Tip Ask yourself, 'What have you got to say to the customer that’s interesting?' If you can refer to an event or purchase from their past relationship, go with that. If you’ve got a myriad of dimensions to your service – a range of product lines or different regional distribution – the pack can reflect that choice and sophistication.

Latest production techniques

Look for new formats and techniques that will stand out with consumers. Direct mail has been criticised in the past for not being strategically driven – and accused of being format or technique-driven. But there’s nothing wrong with adding a layer of production technique to a solid strategic foundation.

The biggest advance in this is with digital printing. It allows you to put a sheet of white paper into a machine and for a unique, fully personalised letter to come out of the other side. Every copy can be different.
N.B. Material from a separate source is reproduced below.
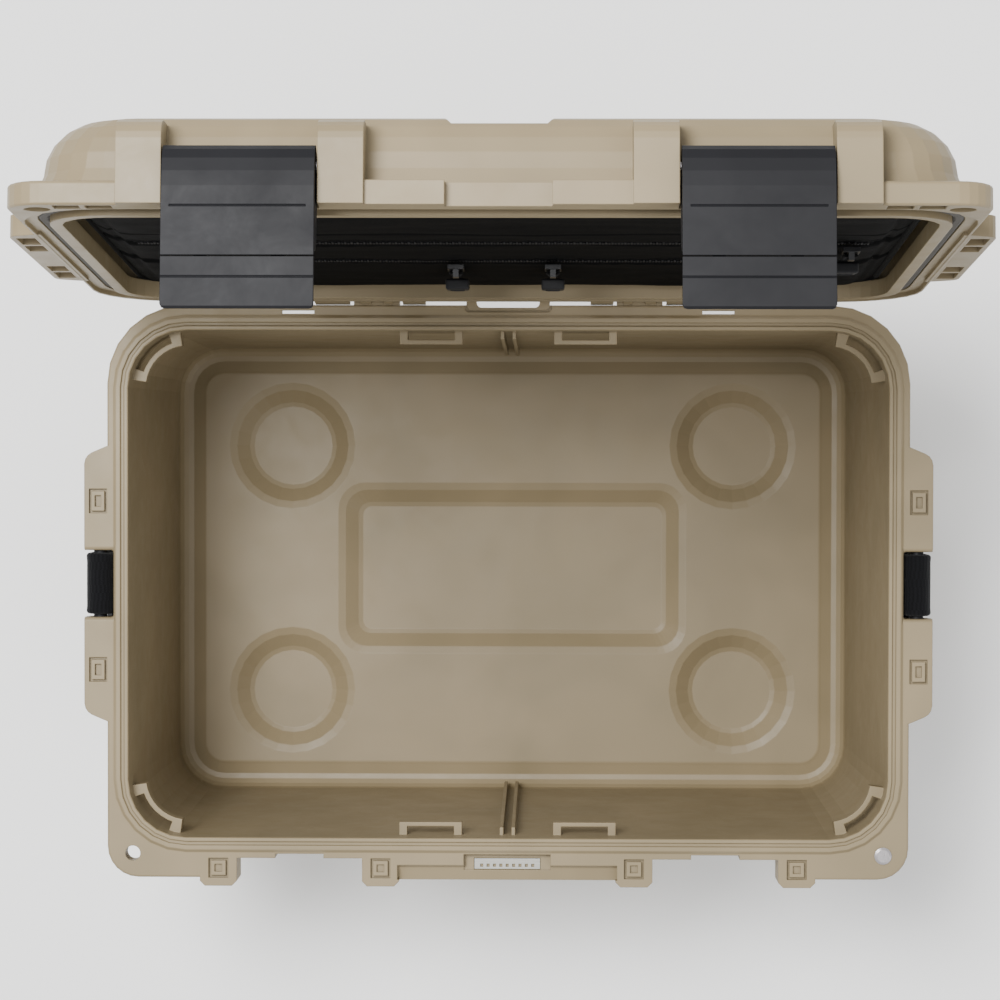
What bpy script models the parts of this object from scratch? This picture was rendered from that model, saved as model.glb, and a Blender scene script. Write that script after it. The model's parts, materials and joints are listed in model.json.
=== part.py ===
"""A moulded gear case, stored open: a tub, a hinged lid with two draw latches, and a zipped lid organiser.

Sizes are in millimetres and become metres as each mesh is made. The case is laid out shut, with y = 0 at
the middle of the tub's mouth, the front towards -Y and the ground at z = 0. The lid and all it carries are
then swung open about the hinge pins, and the whole is moved so that its box is centred over the origin.
"""

from math import cos, pi, radians, sin

import bmesh
import bpy
from mathutils import Matrix, Vector

# Overall sizes
MOUTH_WIDTH = 462.0
MOUTH_DEPTH = 309.0
RIM_HEIGHT = 243.0
LID_RISE = 47.8
LID_OPENS_BY = 95.4
ORIGIN_SHIFT = -31.9

# Clearances
GAP = 0.3
LID_SEAT_GAP = 0.4
PIN_PLAY = 0.12
LATCH_PLAY = 0.95

# Tub shell
MOUTH_RADIUS = 35.0
WALL = 4.0
WALL_DRAFT = 5.0
FLOOR_LEVEL = 18.0
FLOOR_FILLET = 9.0
FLOOR_SINK = 8.0
GUTTER_DEPTH = 2.5
GUTTER_WIDTH = 18.0
FLANGE_TOP = 3.5
FLANGE_DROP = 12.0
SKIRT = 3.0
FLANGE_SIDE = 13.0
FLANGE_FRONT = 24.7
FLANGE_REAR = 15.3
FRONT_CORNER_RADIUS = 19.0
REAR_CORNER_RADIUS = 47.5
SEAL_RIB_RISE = 2.0
SEAL_GROOVE = 1.5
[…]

For example, Carphone Warehouse produces regular mailings with digitally printed booklets. Typically, it uses these as an after-sales service or to encourage customers to trade up. So it sends personalised pieces with your name on the front, your phone model, the network and plan you're signed up with, the number of minutes and texts you've use. It's highly personalised.

Holiday companies make a similar use of the same technology: they put tickets in a booklet, there's a diagram of where your seat is on the aeroplane, they send you parking information, personalised excursion details for the resort, specific hotel information and personalised luggage labels. All of this is designed to engender loyalty and also maximise revenue from you.

Tip Attend trade shows. Go to FEDMA, look overseas – or in MMC's Creative Showreel or Case studies section and root out the award winners for inspiration.

Back in the 1980s, if you created a proper plastic credit card and personalised it with the recipient’s name, it generated a huge uplift in response. It was pure technique – it added no value whatsoever – but while it was new, the consumer perceived this piece of plastic to have some real value.

Value for money

A number of clients are now using Eastern Europe and China to hand-assemble quite complex packs. It's more cost effective if boxes with some form of incentive, toy or involvement device are hand-assembled offshore and then shipped back into the UK.

Also take advantage of Royal Mail's sustainable mail service. All of us should be using recycled materials or materials from sustainable producers: not just paper, but ink, the window element and padded envelopes. Royal Mail is introducing a discount for those using sustainable products.

Time your arrival

There are few opportunities in the day where you can get a consumer to stop and spend time with you. Opening the post is one of them. If you invest in creative and production, so you’ve got a highly personalised piece or one that is creatively engaging, you can make the most of that time the consumer spends with you.

Please note, you should obtain advice from a specialist data protection solicitor before embarking on any direct mailing using personal data.